Repeat exactly the lines of the listing below, please, starting with the first and ending with the line containing "finish(control_board, board_green)"; leave out the rest.

#####

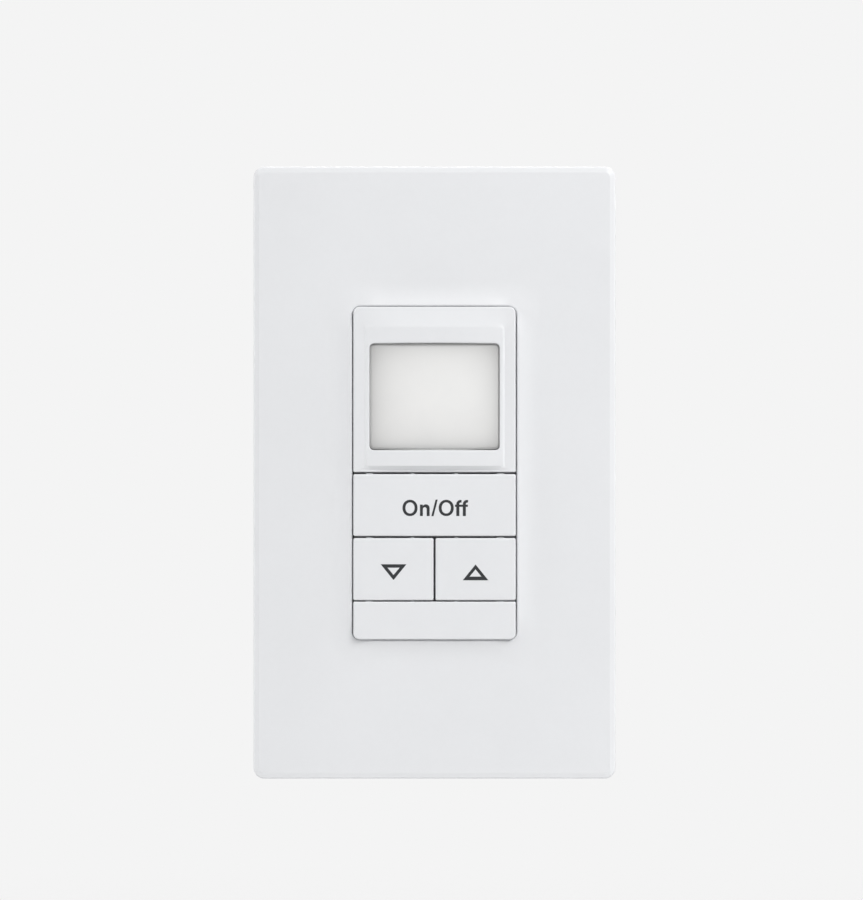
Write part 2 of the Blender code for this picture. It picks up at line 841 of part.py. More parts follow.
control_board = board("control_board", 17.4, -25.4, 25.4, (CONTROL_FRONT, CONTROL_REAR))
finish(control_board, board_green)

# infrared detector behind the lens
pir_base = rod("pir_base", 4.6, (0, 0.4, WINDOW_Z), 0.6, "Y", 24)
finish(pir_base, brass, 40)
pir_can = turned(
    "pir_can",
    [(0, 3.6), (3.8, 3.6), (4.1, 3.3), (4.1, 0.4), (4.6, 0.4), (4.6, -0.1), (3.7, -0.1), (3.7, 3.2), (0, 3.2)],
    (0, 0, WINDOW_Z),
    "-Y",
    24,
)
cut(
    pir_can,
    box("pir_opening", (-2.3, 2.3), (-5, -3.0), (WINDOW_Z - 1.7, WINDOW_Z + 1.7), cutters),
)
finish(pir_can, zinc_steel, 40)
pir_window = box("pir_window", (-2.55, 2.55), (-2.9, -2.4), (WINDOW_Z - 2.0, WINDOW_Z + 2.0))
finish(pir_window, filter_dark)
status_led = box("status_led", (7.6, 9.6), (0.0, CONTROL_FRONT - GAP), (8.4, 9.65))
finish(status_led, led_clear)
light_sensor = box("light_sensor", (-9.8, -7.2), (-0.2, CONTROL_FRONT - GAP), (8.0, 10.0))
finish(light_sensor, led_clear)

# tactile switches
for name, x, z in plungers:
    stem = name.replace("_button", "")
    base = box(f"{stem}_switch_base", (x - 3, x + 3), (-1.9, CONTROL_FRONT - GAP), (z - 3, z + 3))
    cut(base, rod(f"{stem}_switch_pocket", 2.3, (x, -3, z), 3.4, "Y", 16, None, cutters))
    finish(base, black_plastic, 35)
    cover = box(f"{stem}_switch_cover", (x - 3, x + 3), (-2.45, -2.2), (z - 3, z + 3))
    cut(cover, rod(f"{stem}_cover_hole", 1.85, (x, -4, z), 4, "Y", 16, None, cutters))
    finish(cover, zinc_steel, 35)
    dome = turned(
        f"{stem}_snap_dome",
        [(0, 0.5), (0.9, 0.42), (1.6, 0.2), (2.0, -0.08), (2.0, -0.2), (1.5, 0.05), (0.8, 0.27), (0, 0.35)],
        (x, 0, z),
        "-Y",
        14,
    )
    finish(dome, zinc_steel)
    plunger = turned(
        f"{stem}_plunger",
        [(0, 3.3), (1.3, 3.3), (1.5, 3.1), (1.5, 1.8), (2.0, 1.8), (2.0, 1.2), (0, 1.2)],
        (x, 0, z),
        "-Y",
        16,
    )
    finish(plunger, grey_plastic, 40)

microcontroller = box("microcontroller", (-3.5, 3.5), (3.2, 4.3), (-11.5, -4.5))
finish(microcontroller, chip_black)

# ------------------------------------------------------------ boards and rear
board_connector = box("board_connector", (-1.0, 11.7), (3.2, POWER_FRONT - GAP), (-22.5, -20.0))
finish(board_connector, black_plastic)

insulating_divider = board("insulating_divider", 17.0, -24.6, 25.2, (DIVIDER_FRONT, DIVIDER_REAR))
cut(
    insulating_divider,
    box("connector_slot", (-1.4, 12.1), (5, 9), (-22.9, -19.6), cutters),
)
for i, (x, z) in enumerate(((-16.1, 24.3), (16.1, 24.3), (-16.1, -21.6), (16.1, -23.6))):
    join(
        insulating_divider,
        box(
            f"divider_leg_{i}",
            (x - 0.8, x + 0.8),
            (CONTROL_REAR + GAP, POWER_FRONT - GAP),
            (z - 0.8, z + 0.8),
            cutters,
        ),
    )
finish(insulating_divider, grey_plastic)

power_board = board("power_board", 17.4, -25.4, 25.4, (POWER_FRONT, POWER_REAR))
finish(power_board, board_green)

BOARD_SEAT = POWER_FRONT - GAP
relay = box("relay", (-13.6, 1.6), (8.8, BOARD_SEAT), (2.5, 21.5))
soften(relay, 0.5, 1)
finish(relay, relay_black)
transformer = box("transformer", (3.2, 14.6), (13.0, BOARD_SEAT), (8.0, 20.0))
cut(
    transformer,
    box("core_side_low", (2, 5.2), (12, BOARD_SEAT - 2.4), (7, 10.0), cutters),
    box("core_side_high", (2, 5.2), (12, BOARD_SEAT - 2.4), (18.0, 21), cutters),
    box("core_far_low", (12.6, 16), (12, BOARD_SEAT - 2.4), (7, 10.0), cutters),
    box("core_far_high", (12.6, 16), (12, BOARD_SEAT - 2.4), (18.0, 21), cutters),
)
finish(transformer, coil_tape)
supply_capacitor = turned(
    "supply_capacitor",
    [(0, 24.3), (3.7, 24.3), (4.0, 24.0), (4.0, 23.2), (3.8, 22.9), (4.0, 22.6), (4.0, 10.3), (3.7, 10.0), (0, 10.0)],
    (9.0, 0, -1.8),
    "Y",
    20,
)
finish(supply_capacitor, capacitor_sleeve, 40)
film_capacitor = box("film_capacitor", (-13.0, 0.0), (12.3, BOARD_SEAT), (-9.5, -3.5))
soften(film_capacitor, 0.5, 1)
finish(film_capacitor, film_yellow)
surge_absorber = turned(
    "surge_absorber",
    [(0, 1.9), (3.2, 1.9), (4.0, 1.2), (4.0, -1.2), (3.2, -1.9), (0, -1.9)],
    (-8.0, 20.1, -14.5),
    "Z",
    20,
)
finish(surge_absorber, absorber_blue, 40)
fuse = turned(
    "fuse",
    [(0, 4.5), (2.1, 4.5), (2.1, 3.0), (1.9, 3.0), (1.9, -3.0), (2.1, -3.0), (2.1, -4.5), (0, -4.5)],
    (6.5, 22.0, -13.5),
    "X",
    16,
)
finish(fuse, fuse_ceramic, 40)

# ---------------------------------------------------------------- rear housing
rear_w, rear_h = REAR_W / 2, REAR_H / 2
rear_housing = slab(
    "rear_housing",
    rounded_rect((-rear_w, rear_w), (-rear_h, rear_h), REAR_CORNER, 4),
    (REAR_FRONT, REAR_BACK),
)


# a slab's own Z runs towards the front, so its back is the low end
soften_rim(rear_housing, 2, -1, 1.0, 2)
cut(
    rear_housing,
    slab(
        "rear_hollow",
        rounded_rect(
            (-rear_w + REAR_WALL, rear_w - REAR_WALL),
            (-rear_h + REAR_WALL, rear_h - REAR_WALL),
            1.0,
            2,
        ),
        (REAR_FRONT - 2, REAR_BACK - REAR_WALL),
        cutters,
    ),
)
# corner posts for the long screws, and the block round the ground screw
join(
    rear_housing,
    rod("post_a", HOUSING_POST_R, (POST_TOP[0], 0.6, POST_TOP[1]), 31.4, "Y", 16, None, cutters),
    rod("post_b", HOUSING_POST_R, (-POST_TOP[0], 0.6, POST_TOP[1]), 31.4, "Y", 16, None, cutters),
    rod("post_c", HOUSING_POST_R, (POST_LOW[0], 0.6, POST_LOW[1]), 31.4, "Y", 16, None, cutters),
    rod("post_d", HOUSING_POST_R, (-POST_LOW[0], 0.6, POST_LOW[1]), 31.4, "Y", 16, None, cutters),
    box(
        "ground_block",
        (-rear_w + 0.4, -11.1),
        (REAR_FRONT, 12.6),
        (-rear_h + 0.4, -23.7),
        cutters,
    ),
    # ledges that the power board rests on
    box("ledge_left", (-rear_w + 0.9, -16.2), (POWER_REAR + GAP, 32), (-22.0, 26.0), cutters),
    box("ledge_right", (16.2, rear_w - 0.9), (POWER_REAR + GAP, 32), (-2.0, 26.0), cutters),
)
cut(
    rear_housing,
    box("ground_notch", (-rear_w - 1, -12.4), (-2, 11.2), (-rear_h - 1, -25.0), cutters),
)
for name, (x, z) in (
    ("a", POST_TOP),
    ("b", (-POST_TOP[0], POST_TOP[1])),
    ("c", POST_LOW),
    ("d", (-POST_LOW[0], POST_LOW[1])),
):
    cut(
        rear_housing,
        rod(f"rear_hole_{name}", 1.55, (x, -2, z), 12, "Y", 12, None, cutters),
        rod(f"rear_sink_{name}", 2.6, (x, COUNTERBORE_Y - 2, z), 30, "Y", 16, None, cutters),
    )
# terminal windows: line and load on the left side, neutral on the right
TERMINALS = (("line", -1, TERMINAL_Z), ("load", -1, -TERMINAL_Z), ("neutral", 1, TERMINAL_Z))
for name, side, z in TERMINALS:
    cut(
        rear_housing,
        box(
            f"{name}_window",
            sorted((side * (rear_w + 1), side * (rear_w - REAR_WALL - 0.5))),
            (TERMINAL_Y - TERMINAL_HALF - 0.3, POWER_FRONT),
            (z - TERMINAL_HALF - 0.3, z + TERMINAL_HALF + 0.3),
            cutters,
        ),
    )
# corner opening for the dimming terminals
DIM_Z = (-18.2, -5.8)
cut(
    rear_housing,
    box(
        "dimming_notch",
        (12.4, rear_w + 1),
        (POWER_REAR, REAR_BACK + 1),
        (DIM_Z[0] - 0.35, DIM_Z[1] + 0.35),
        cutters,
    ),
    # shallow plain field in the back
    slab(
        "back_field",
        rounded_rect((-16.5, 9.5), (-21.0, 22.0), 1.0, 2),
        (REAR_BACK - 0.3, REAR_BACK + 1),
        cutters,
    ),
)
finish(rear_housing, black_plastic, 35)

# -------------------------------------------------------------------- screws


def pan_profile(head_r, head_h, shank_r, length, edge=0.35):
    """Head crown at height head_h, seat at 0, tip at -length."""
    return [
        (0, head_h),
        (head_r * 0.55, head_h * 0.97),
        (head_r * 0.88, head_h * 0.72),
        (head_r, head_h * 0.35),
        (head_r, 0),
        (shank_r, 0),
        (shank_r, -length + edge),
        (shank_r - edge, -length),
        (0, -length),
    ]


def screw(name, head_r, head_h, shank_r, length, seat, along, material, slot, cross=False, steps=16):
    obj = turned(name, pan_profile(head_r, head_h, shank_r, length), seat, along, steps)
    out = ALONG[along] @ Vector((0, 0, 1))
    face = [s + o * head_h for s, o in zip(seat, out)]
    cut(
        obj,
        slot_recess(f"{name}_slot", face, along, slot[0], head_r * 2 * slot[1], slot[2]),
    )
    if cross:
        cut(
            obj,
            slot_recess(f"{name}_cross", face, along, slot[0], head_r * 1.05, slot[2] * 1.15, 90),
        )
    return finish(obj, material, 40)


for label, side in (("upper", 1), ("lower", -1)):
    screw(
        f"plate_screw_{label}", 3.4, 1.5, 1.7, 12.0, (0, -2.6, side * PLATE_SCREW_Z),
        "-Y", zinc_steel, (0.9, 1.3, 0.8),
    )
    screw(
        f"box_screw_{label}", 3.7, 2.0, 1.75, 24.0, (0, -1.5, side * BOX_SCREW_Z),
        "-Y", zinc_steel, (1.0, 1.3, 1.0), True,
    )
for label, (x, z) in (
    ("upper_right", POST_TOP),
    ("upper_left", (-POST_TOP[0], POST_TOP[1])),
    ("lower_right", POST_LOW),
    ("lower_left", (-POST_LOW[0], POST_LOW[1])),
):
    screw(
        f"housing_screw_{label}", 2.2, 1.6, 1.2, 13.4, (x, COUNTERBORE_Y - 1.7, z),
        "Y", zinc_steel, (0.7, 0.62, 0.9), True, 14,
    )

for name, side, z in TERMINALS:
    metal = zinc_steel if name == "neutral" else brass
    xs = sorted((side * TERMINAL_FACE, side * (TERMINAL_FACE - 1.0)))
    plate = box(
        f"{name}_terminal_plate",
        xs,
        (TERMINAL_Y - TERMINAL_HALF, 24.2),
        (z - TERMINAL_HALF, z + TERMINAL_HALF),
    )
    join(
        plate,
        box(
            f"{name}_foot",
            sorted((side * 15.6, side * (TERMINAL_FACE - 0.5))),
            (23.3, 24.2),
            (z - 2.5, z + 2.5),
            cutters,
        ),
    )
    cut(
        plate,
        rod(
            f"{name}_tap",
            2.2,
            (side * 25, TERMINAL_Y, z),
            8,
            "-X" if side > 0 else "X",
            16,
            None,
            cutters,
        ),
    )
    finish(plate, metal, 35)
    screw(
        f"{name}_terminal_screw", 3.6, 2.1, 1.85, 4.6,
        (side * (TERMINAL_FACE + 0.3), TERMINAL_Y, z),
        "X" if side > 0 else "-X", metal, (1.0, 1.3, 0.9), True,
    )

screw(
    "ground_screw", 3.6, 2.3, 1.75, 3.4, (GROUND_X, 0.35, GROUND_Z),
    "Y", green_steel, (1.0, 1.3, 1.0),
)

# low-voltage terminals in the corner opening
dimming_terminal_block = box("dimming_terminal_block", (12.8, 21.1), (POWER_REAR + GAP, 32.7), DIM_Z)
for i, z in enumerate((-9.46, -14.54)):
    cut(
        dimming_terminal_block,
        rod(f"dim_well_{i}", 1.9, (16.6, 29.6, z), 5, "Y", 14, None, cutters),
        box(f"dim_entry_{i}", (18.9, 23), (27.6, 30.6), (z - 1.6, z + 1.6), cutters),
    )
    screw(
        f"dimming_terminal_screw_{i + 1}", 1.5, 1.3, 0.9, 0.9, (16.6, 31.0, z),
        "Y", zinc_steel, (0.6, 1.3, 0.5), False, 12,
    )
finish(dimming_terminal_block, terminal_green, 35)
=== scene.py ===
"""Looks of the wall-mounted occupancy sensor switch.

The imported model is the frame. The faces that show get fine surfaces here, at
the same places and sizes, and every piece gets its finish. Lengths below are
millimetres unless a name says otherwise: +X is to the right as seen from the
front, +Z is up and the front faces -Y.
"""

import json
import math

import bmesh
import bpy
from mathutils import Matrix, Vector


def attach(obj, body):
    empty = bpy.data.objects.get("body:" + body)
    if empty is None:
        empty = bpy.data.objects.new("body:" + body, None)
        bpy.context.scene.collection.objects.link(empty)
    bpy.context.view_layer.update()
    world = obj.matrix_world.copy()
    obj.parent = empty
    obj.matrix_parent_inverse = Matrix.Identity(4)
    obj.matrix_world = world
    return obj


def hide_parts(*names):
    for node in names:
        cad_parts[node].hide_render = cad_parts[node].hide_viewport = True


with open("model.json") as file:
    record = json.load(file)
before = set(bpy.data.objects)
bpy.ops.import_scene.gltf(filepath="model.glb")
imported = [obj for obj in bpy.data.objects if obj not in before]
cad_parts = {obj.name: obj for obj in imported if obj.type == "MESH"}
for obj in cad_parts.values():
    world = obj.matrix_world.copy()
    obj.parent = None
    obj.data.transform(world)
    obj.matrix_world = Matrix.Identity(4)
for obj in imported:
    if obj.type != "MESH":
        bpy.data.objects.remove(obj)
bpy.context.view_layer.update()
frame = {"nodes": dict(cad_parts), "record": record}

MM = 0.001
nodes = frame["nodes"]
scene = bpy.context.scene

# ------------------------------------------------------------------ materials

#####

## The answer
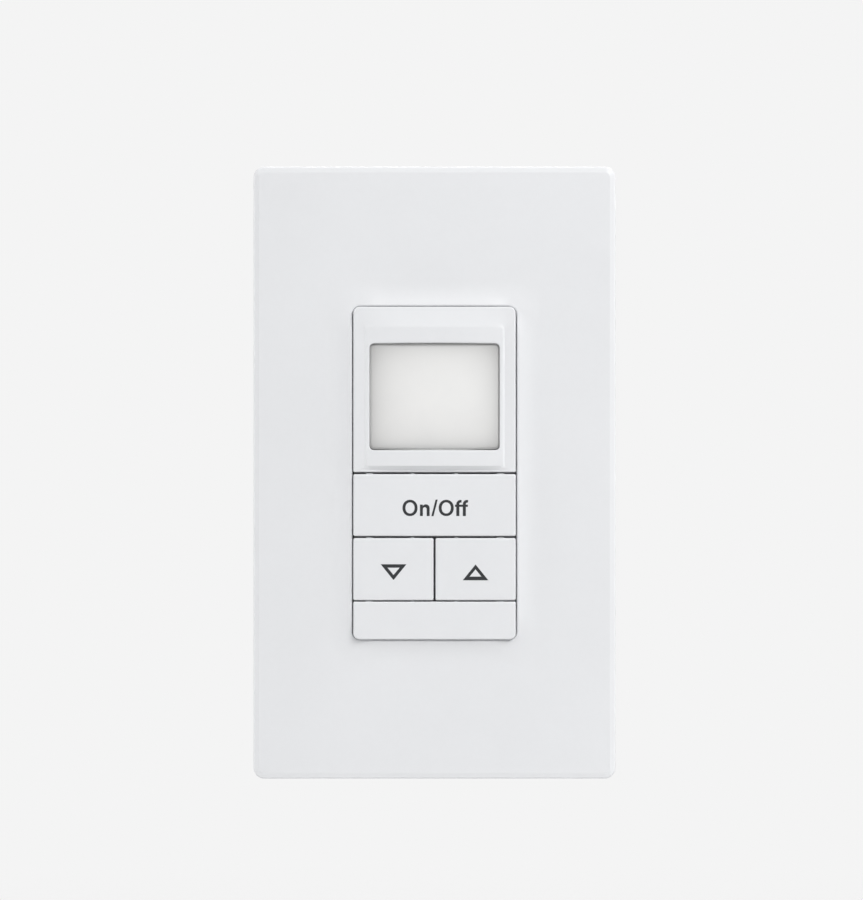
Write part 2 of the Blender code for this picture. It picks up at line 841 of part.py. More parts follow.
control_board = board("control_board", 17.4, -25.4, 25.4, (CONTROL_FRONT, CONTROL_REAR))
finish(control_board, board_green)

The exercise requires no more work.